Two or three times a year the students assist in collecting non-perishable food items for the Flint Hills Breadbasket, a local food pantry. Students have also collected aluminum cans and used the funds to make donations to various agencies. During the summer months there are a variety of opportunities to help at local community meals. For more information contact Director of Religious Education Sandy Nelson.


Social Activities 

In addition to lessons and social justice, our youth like to have fun together. We provide many opportunities for this.

Parent Night Out/Kid Night In:  On the first Friday of every month, we give our parents a night off and the children a chance to bond. From 6:30-9:30 p.m., our youth (ages 3-12) do art projects, play games, have a snack, and watch movies together. Parents must RSVP in advance for this event as space is limited.

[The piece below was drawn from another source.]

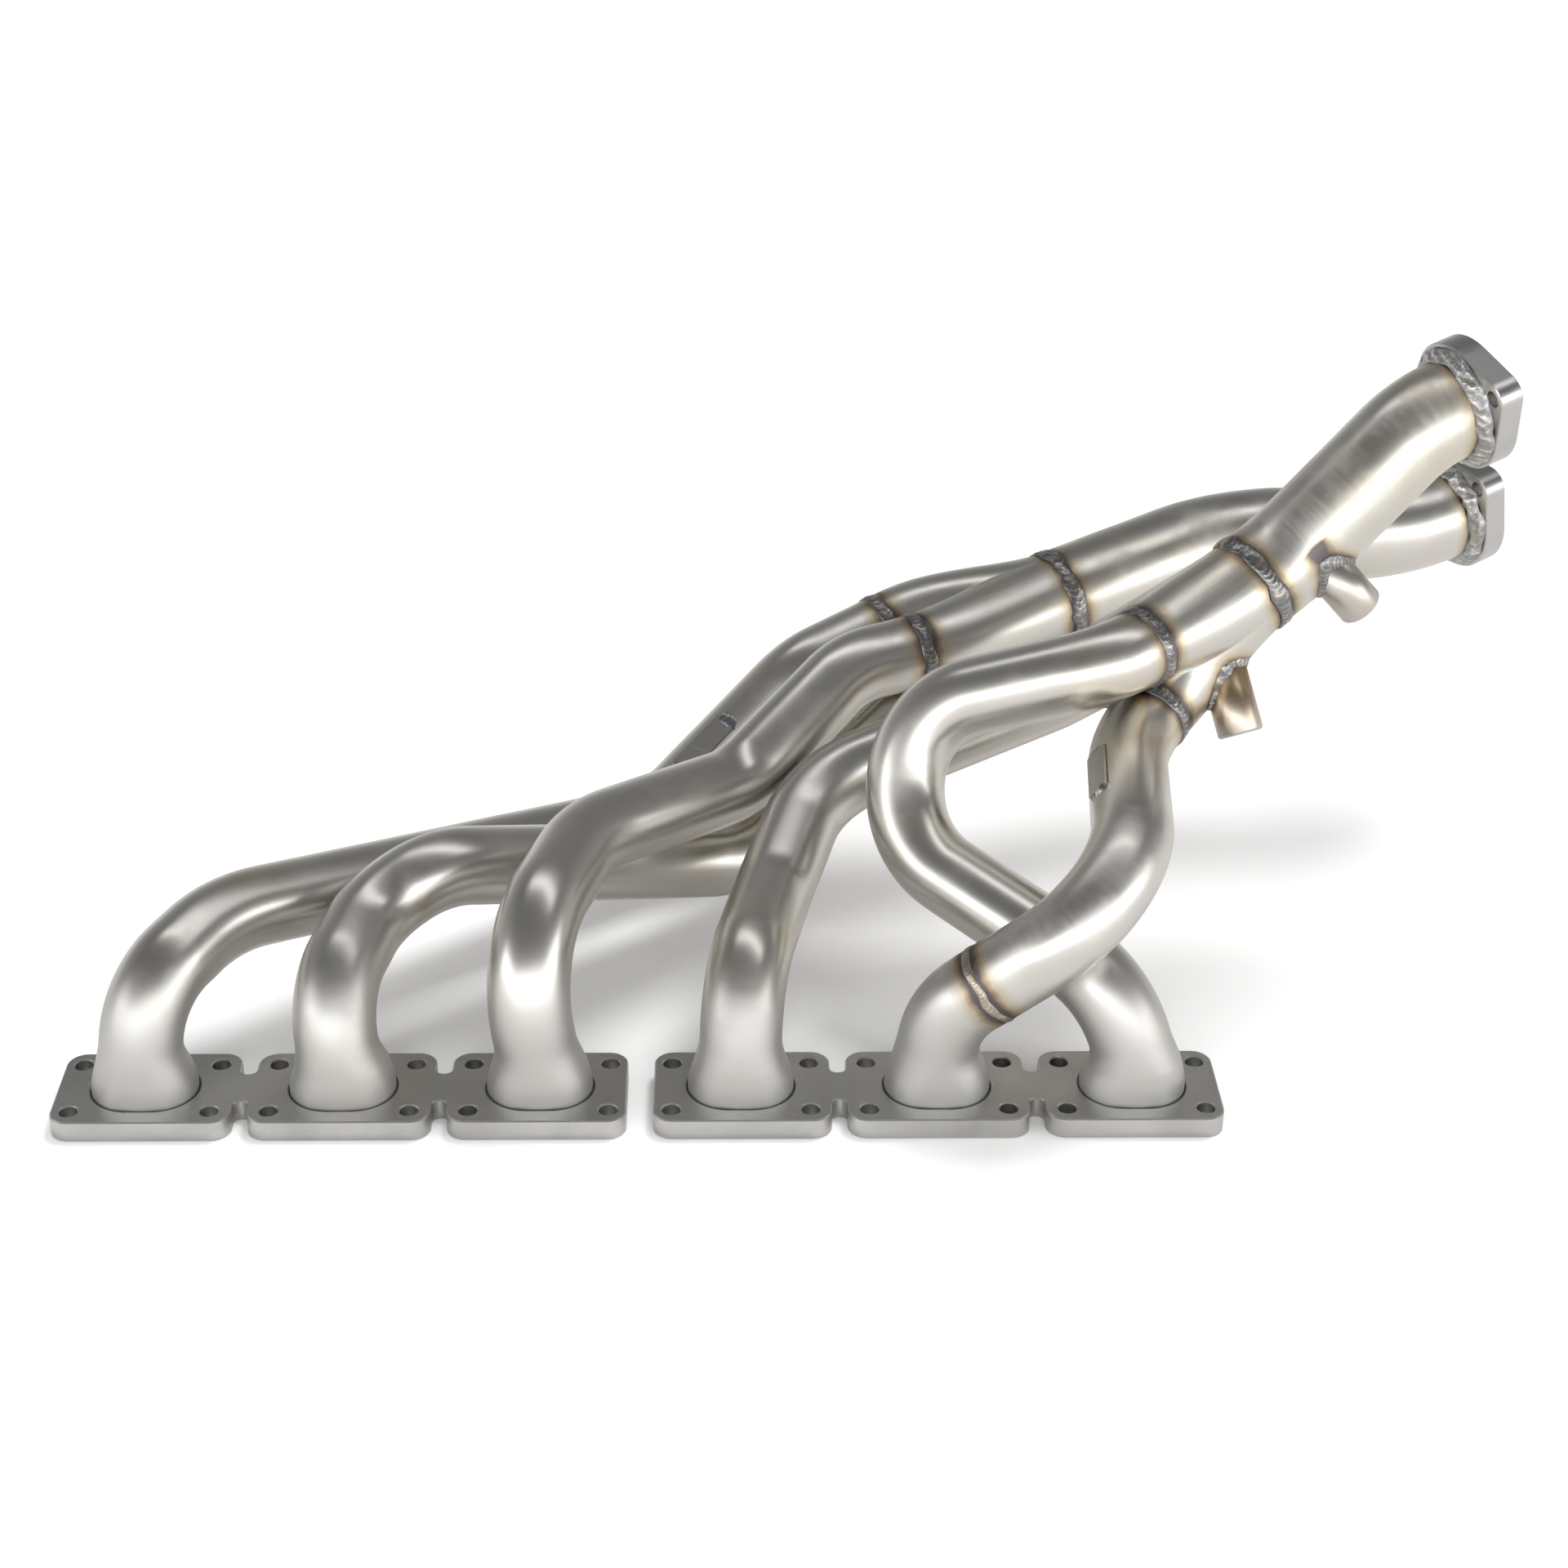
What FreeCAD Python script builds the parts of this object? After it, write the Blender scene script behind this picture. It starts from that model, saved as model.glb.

Family Fun Event:  Once a month, we plan an activity for the whole family. Past events include camping out, pizza and fun at the Splash Park, bowling at KSU’s bowling alley, an ice cream social, a Thanksgiving potluck, and a Christmas cookie swap.

AWed Dinner:  On the first Wednesday of each month, Fellowship members and friends are invited to a potluck dinner, beginning at 6 pm.  Following dinner, scheduled committee meetings gather around the Fellowship building.  Those not attending meetings are encouraged to socialize in the Inez Alsop room.

Game Night: On the third Wednesday of the month we meet in the Alsop room at 6:30 p.m. and play a variety of board games or card games. There’s always something new – and snacks! Fun for everyone from 1 to 100. Bring your favorite game next time you come.

Teen Lunch: On the third Sunday of the month teens (7th – 12th grade) gather after the service for lunch either at the fellowship or off site.